Here's how it works: AAAS researcher Lars Bromley took field descriptions from Burmese groups of more than 70 incidents of human rights violations that took place between mid-2006 and early 2007 in the Burma's eastern Karen State, where a rebellion against the government has been simmering for over 50 years. Those reports included mortar attacks against civilians and forced marches, as the military fought to establish total control over the area. But while the junta's brutality is well known, confirming individual reports inside Burma has always been difficult, thanks in part to the dense jungle that covers much of the country. "In Darfur, if a village is wiped out you can see traces of it for years to come," said Bromley, the director of the AAAS Geospatial Technologies and Human Rights project. "In Burma the vegetation will grow over in a year or so."
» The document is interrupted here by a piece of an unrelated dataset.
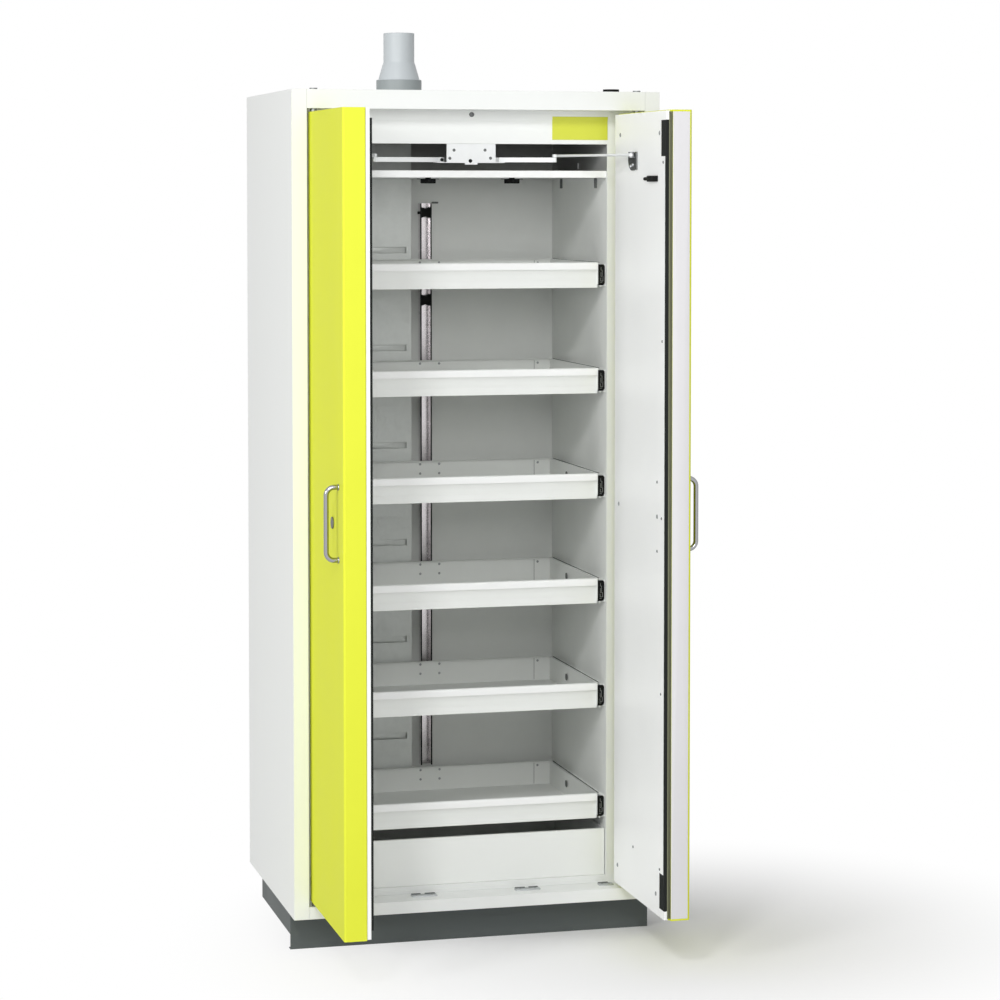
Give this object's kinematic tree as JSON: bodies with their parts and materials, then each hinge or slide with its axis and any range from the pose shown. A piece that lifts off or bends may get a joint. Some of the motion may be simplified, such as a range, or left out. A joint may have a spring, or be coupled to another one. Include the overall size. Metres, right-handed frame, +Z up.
{
  "type": "fireproof safety cabinet",
  "caption": "Tall fire-resistant safety cabinet with two wing doors on pin hinges, sump drawers on telescopic slides, rear exhaust duct, roof spigot and plinth.",
  "frame": {"origin": "on the floor under the middle of the casing, on the underside of the plinth's cross rail", "axes": "+X to the right seen from the front, +Y into the cabinet, +Z up"},
  "size_m": [0.864, 0.9675, 2.1233],
  "materials": {
    "casing_white": "light satin powder coat",
    "drawer_white": "satin powder coat",
    "lining_grey": "smooth coated board",
    "board": "pressed mineral board",
    "door_yellow": "satin powder coat over a filled leaf",
    "plinth_dark": "matt dark grey coat",
    "seal_black": "matt",
    "steel_zinc": "zinc plated",
    "chrome": "polished",
    "pin_steel": "turned",
    "spigot_grey": "moulded, slight sheen",
    "plastic_black": "moulded, matt"
  },
  "bodies": {
    "casing": {"base_panel": "casing_white", "back_panel": "casing_white", "roof_panel": "casing_white", "header": "casing_white", "front_frame": "casing_white", "ceiling_tray": "casing_white", "closer_plate": "casing_white", "left_side_panel": "casing_white", "right_side_panel": "casing_white", "sump_tray": "drawer_white", "rear_lining": "lining_grey", "floor_lining": "lining_grey", "ceiling_lining": "lining_grey", "left_lining": "lining_grey", "right_lining": "lining_grey", "exhaust_duct": "lining_grey", "insulation": "board", "plinth_front": "plinth_dark", "plinth_frame": "plinth_dark", "interlock_rail": "steel_zinc", "left_hinge_pin_top": "pin_steel", "left_hinge_pin_bottom": "pin_steel", "right_hinge_pin_top": "pin_steel", "right_hinge_pin_bottom": "pin_steel", "exhaust_spigot": "spigot_grey", "air_inlet_cap": "plastic_black", "interlock_block": "plastic_black"},
    "left_door": {"left_door_leaf": "door_yellow", "left_door_panel": "casing_white", "left_door_seal": "seal_black", "left_door_handle": "chrome", "left_closer_bracket": "chrome"},
    "left_lever": {"left_closer_lever": "steel_zinc"},
    "left_rod": {"left_closer_rod": "steel_zinc"},
    "right_door": {"right_door_leaf": "door_yellow", "right_door_panel": "casing_white", "right_door_seal": "seal_black", "right_door_handle": "chrome", "right_closer_bracket": "chrome"},
    "right_lever": {"right_closer_lever": "steel_zinc"},
    "right_rod": {"right_closer_rod": "steel_zinc"},
    "lock": {"lock_cylinder": "chrome"},
    "drawer_1": {"drawer_1": "drawer_white"},
    "drawer_1_slide_members": {"drawer_1_left_slide": "steel_zinc", "drawer_1_right_slide": "steel_zinc"},
    "drawer_2": {"drawer_2": "drawer_white"},
    "drawer_2_slide_members": {"drawer_2_left_slide": "steel_zinc", "drawer_2_right_slide": "steel_zinc"},
    "drawer_3": {"drawer_3": "drawer_white"},
    "drawer_3_slide_members": {"drawer_3_left_slide": "steel_zinc", "drawer_3_right_slide": "steel_zinc"},
    "drawer_4": {"drawer_4": "drawer_white"},
    "drawer_4_slide_members": {"drawer_4_left_slide": "steel_zinc", "drawer_4_right_slide": "steel_zinc"},
    "drawer_5": {"drawer_5": "drawer_white"},
    "drawer_5_slide_members": {"drawer_5_left_slide": "steel_zinc", "drawer_5_right_slide": "steel_zinc"},
    "drawer_6": {"drawer_6": "drawer_white"},
    "drawer_6_slide_members": {"drawer_6_left_slide": "steel_zinc", "drawer_6_right_slide": "steel_zinc"}
  },
  "joints": [
    {"name": "left_door_hinge", "type": "hinge", "parent": "casing", "child": "left_door", "pos_m": [-0.38, -0.289, 1], "axis": [0, 0, -1], "range_deg": [-90, 0]},
    {"name": "left_lever_pivot", "type": "hinge", "parent": "casing", "child": "left_lever", "pos_m": [-0.065, -0.205, 1.811], "axis": [0, 0, -1], "range_deg": [0, 88.1]},
    {"name": "left_rod_pivot", "type": "hinge", "parent": "left_door", "child": "left_rod", "pos_m": [-0.321, -0.439, 1.8208], "axis": [0, 0, -1], "range_deg": [0, 102.1]},
    {"name": "right_door_hinge", "type": "hinge", "parent": "casing", "child": "right_door", "pos_m": [0.38, -0.289, 1], "axis": [0, 0, 1], "range_deg": [-90, 0]},
    {"name": "right_lever_pivot", "type": "hinge", "parent": "casing", "child": "right_lever", "pos_m": [0.065, -0.205, 1.811], "axis": [0, 0, 1], "range_deg": [0, 106.4]},
    {"name": "right_rod_pivot", "type": "hinge", "parent": "right_door", "child": "right_rod", "pos_m": [0.321, -0.439, 1.8208], "axis": [0, 0, 1], "range_deg": [0, 108.4]},
    {"name": "lock_turn", "type": "hinge", "parent": "left_door", "child": "lock", "pos_m": [-0.39, -0.5515, 1.018], "axis": [-1, 0, 0], "range_deg": [0, 90]},
    {"name": "drawer_1_pull", "type": "slide", "parent": "casing", "child": "drawer_1", "axis": [0, -1, 0], "range_m": [0, 0.38]},
    {"name": "drawer_1_slide_run", "type": "slide", "parent": "casing", "child": "drawer_1_slide_members", "axis": [0, -1, 0], "range_m": [0, 0.19]},
    {"name": "drawer_2_pull", "type": "slide", "parent": "casing", "child": "drawer_2", "axis": [0, -1, 0], "range_m": [0, 0.38]},
    {"name": "drawer_2_slide_run", "type": "slide", "parent": "casing", "child": "drawer_2_slide_members", "axis": [0, -1, 0], "range_m": [0, 0.19]},
    {"name": "drawer_3_pull", "type": "slide", "parent": "casing", "child": "drawer_3", "axis": [0, -1, 0], "range_m": [0, 0.38]},
    {"name": "drawer_3_slide_run", "type": "slide", "parent": "casing", "child": "drawer_3_slide_members", "axis": [0, -1, 0], "range_m": [0, 0.19]},
    {"name": "drawer_4_pull", "type": "slide", "parent": "casing", "child": "drawer_4", "axis": [0, -1, 0], "range_m": [0, 0.38]},
    {"name": "drawer_4_slide_run", "type": "slide", "parent": "casing", "child": "drawer_4_slide_members", "axis": [0, -1, 0], "range_m": [0, 0.19]},
    {"name": "drawer_5_pull", "type": "slide", "parent": "casing", "child": "drawer_5", "axis": [0, -1, 0], "range_m": [0, 0.38]},
    {"name": "drawer_5_slide_run", "type": "slide", "parent": "casing", "child": "drawer_5_slide_members", "axis": [0, -1, 0], "range_m": [0, 0.19]},
    {"name": "drawer_6_pull", "type": "slide", "parent": "casing", "child": "drawer_6", "axis": [0, -1, 0], "range_m": [0, 0.38]},
    {"name": "drawer_6_slide_run", "type": "slide", "parent": "casing", "child": "drawer_6_slide_members", "axis": [0, -1, 0], "range_m": [0, 0.19]}
  ],
  "couplings": [
    {"joint": "left_lever_pivot", "follows": "left_door_hinge", "ratio": -0.97834},
    {"joint": "left_rod_pivot", "follows": "left_door_hinge", "ratio": -1.1341},
    {"joint": "right_lever_pivot", "follows": "right_door_hinge", "ratio": -1.1818},
    {"joint": "right_rod_pivot", "follows": "right_door_hinge", "ratio": -1.204},
    {"joint": "drawer_1_slide_run", "follows": "drawer_1_pull", "ratio": 0.5},
    {"joint": "drawer_2_slide_run", "follows": "drawer_2_pull", "ratio": 0.5},
    {"joint": "drawer_3_slide_run", "follows": "drawer_3_pull", "ratio": 0.5},
    {"joint": "drawer_4_slide_run", "follows": "drawer_4_pull", "ratio": 0.5},
    {"joint": "drawer_5_slide_run", "follows": "drawer_5_pull", "ratio": 0.5},
    {"joint": "drawer_6_slide_run", "follows": "drawer_6_pull", "ratio": 0.5}
  ]
}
AAAS took the incident reports and combed over commercially available satellite images of around 2,000 sq. km of the country, searching for before and after pictures that would visually confirm what the human rights groups were telling them. The satellites can see objects as small as 60 cm across, and in 31 out of 70 attempts, researchers were able find physical evidence — village houses that had disappeared, the sudden appearance of military camps — that corresponded with the reports. "As these attacks take place, there's often denial from the military government," says Bromley. "If you can put together an image of the aftermath of an attack, it discredits that denial."

With the Burmese junta trying to shut the country down tight, such long-range observation is more important than ever. Bromley told reporters that the AAAS had ordered up new images from Burma's major cities, Rangoon and Mandalay, over the past few days, as the military cracked down on protests and that they expect to analyze the new data soon. "We've been cut off from Burma, so we're trying to monitor the situation through the satellites," said Aung.

The question now is what effect these pictures will have. Aung and his fellow exiles hope that the satellite evidence will help persuade China and Russia to stop blocking United Nations Security Council action against the junta. It's a long shot, but with a military cordon drawing around Burma, every scrap of data will help.